## Aim
Write the material out again, line by line, exactly as it is.

## Information supplied
====

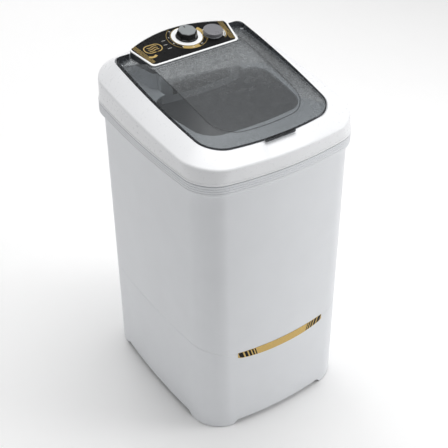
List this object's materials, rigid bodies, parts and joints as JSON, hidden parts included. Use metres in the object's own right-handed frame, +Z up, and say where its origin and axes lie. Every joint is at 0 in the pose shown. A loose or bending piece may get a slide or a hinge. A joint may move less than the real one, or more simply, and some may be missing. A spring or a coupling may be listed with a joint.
{
  "type": "semi-automatic washing machine",
  "caption": "Upright top-loading washer with a moulded cabinet, deep tub and belt-driven floor agitator, a smoked hinged lid, a pull-out lint filter and a tilted dial island",
  "frame": {"origin": "on the floor, under the middle of the machine", "axes": "+X to the right seen from the front, front face towards -Y, +Z up"},
  "size_m": [0.532, 0.627, 1.0314],
  "materials": {
    "white_shell": "injection-moulded polypropylene, satin",
    "tub_shell": "injection-moulded polypropylene, satin",
    "smoked_lid": "smoke-tinted clear styrene, polished",
    "island_grey": "moulded dark grey, fine grain",
    "trim_white": "glossy white moulding",
    "fascia_black": "black printed panel",
    "knob_black": "glossy black moulding",
    "knob_grey": "grey moulding",
    "filter_dark": "moulded dark grey",
    "mesh_nylon": "nylon mesh in a moulded frame",
    "badge_gold": "gold printed film",
    "rubber_black": "moulded rubber",
    "steel": "zinc-plated steel",
    "cast_alloy": "die-cast alloy",
    "copper_wire": "enamelled copper winding",
    "grey_plastic": "moulded grey",
    "bracket_paint": "painted pressed steel"
  },
  "bodies": {
    "machine": {"cabinet": "white_shell", "rubber_feet": "rubber_black", "base_tray": "tub_shell", "base_screws": "steel", "wash_tub": "tub_shell", "top_cover": "white_shell", "cover_screws": "steel", "hinge_pins": "grey_plastic", "island_housing": "island_grey", "island_trim": "trim_white", "island_fascia": "fascia_black", "dial_ring": "trim_white", "timer_case": "tub_shell", "timer_screws": "steel", "softener_cup": "tub_shell", "filter_housing": "white_shell", "shaft_seal": "rubber_black", "bearing_housing": "cast_alloy", "upper_bearing": "steel", "lower_bearing": "steel", "housing_screws": "steel", "drive_belt": "rubber_black", "motor_core": "steel", "motor_windings": "copper_wire", "motor_cap_upper": "cast_alloy", "motor_cap_lower": "cast_alloy", "motor_through_bolts": "steel", "motor_bracket": "bracket_paint", "motor_grommets": "rubber_black", "motor_bolts": "steel", "capacitor": "white_shell", "capacitor_clip": "steel", "drain_strainer": "grey_plastic", "drain_tube": "grey_plastic", "drain_outlet": "grey_plastic", "outlet_nut": "grey_plastic", "cord_gland": "rubber_black", "wiring_loom": "rubber_black", "loom_clips": "grey_plastic", "front_badge": "badge_gold"},
    "lid_body": {"lid": "smoked_lid"},
    "timer": {"timer_knob": "knob_black", "knob_insert": "knob_grey", "timer_spindle": "steel"},
    "softener_lid": {"softener_cap": "knob_grey"},
    "filter": {"filter_cassette": "filter_dark", "filter_mesh": "mesh_nylon"},
    "agitator_drive": {"agitator": "tub_shell", "agitator_screw": "steel", "drive_shaft": "steel", "driven_pulley": "grey_plastic", "pulley_nut": "steel"},
    "rotor": {"motor_pulley": "cast_alloy", "motor_shaft": "steel", "motor_rotor": "steel"}
  },
  "joints": [
    {"name": "lid_hinge", "type": "hinge", "parent": "machine", "child": "lid_body", "pos_m": [0, 0.194, 0.97999], "axis": [-1, 0, 0], "range_deg": [0, 95]},
    {"name": "timer_turn", "type": "hinge", "parent": "machine", "child": "timer", "pos_m": [0.017, 0.20072, 1.00813], "axis": [0, -0.1392, 0.9903], "range_deg": [-300, 0]},
    {"name": "softener_lift", "type": "slide", "parent": "machine", "child": "softener_lid", "axis": [0, -0.1392, 0.9903], "range_m": [0, 0.04]},
    {"name": "filter_pull", "type": "slide", "parent": "machine", "child": "filter", "axis": [0, -1, 0], "range_m": [0, 0.06]},
    {"name": "agitator_spin", "type": "hinge", "parent": "machine", "child": "agitator_drive", "pos_m": [0, -0.02, 0.2], "axis": [0, 0, 1], "continuous": true},
    {"name": "rotor_spin", "type": "hinge", "parent": "machine", "child": "rotor", "pos_m": [0, 0.165, 0.2], "axis": [0, 0, 1], "continuous": true}
  ],
  "couplings": [
    {"joint": "rotor_spin", "follows": "agitator_spin", "ratio": 4.31}
  ]
}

====

## Solution to this task
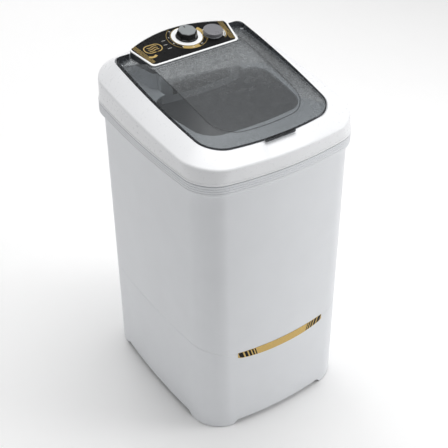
List this object's materials, rigid bodies, parts and joints as JSON, hidden parts included. Use metres in the object's own right-handed frame, +Z up, and say where its origin and axes lie. Every joint is at 0 in the pose shown. A loose or bending piece may get a slide or a hinge. A joint may move less than the real one, or more simply, and some may be missing. A spring or a coupling may be listed with a joint.
{
  "type": "semi-automatic washing machine",
  "caption": "Upright top-loading washer with a moulded cabinet, deep tub and belt-driven floor agitator, a smoked hinged lid, a pull-out lint filter and a tilted dial island",
  "frame": {"origin": "on the floor, under the middle of the machine", "axes": "+X to the right seen from the front, front face towards -Y, +Z up"},
  "size_m": [0.532, 0.627, 1.0314],
  "materials": {
    "white_shell": "injection-moulded polypropylene, satin",
    "tub_shell": "injection-moulded polypropylene, satin",
    "smoked_lid": "smoke-tinted clear styrene, polished",
    "island_grey": "moulded dark grey, fine grain",
    "trim_white": "glossy white moulding",
    "fascia_black": "black printed panel",
    "knob_black": "glossy black moulding",
    "knob_grey": "grey moulding",
    "filter_dark": "moulded dark grey",
    "mesh_nylon": "nylon mesh in a moulded frame",
    "badge_gold": "gold printed film",
    "rubber_black": "moulded rubber",
    "steel": "zinc-plated steel",
    "cast_alloy": "die-cast alloy",
    "copper_wire": "enamelled copper winding",
    "grey_plastic": "moulded grey",
    "bracket_paint": "painted pressed steel"
  },
  "bodies": {
    "machine": {"cabinet": "white_shell", "rubber_feet": "rubber_black", "base_tray": "tub_shell", "base_screws": "steel", "wash_tub": "tub_shell", "top_cover": "white_shell", "cover_screws": "steel", "hinge_pins": "grey_plastic", "island_housing": "island_grey", "island_trim": "trim_white", "island_fascia": "fascia_black", "dial_ring": "trim_white", "timer_case": "tub_shell", "timer_screws": "steel", "softener_cup": "tub_shell", "filter_housing": "white_shell", "shaft_seal": "rubber_black", "bearing_housing": "cast_alloy", "upper_bearing": "steel", "lower_bearing": "steel", "housing_screws": "steel", "drive_belt": "rubber_black", "motor_core": "steel", "motor_windings": "copper_wire", "motor_cap_upper": "cast_alloy", "motor_cap_lower": "cast_alloy", "motor_through_bolts": "steel", "motor_bracket": "bracket_paint", "motor_grommets": "rubber_black", "motor_bolts": "steel", "capacitor": "white_shell", "capacitor_clip": "steel", "drain_strainer": "grey_plastic", "drain_tube": "grey_plastic", "drain_outlet": "grey_plastic", "outlet_nut": "grey_plastic", "cord_gland": "rubber_black", "wiring_loom": "rubber_black", "loom_clips": "grey_plastic", "front_badge": "badge_gold"},
    "lid_body": {"lid": "smoked_lid"},
    "timer": {"timer_knob": "knob_black", "knob_insert": "knob_grey", "timer_spindle": "steel"},
    "softener_lid": {"softener_cap": "knob_grey"},
    "filter": {"filter_cassette": "filter_dark", "filter_mesh": "mesh_nylon"},
    "agitator_drive": {"agitator": "tub_shell", "agitator_screw": "steel", "drive_shaft": "steel", "driven_pulley": "grey_plastic", "pulley_nut": "steel"},
    "rotor": {"motor_pulley": "cast_alloy", "motor_shaft": "steel", "motor_rotor": "steel"}
  },
  "joints": [
    {"name": "lid_hinge", "type": "hinge", "parent": "machine", "child": "lid_body", "pos_m": [0, 0.194, 0.97999], "axis": [-1, 0, 0], "range_deg": [0, 95]},
    {"name": "timer_turn", "type": "hinge", "parent": "machine", "child": "timer", "pos_m": [0.017, 0.20072, 1.00813], "axis": [0, -0.1392, 0.9903], "range_deg": [-300, 0]},
    {"name": "softener_lift", "type": "slide", "parent": "machine", "child": "softener_lid", "axis": [0, -0.1392, 0.9903], "range_m": [0, 0.04]},
    {"name": "filter_pull", "type": "slide", "parent": "machine", "child": "filter", "axis": [0, -1, 0], "range_m": [0, 0.06]},
    {"name": "agitator_spin", "type": "hinge", "parent": "machine", "child": "agitator_drive", "pos_m": [0, -0.02, 0.2], "axis": [0, 0, 1], "continuous": true},
    {"name": "rotor_spin", "type": "hinge", "parent": "machine", "child": "rotor", "pos_m": [0, 0.165, 0.2], "axis": [0, 0, 1], "continuous": true}
  ],
  "couplings": [
    {"joint": "rotor_spin", "follows": "agitator_spin", "ratio": 4.31}
  ]
}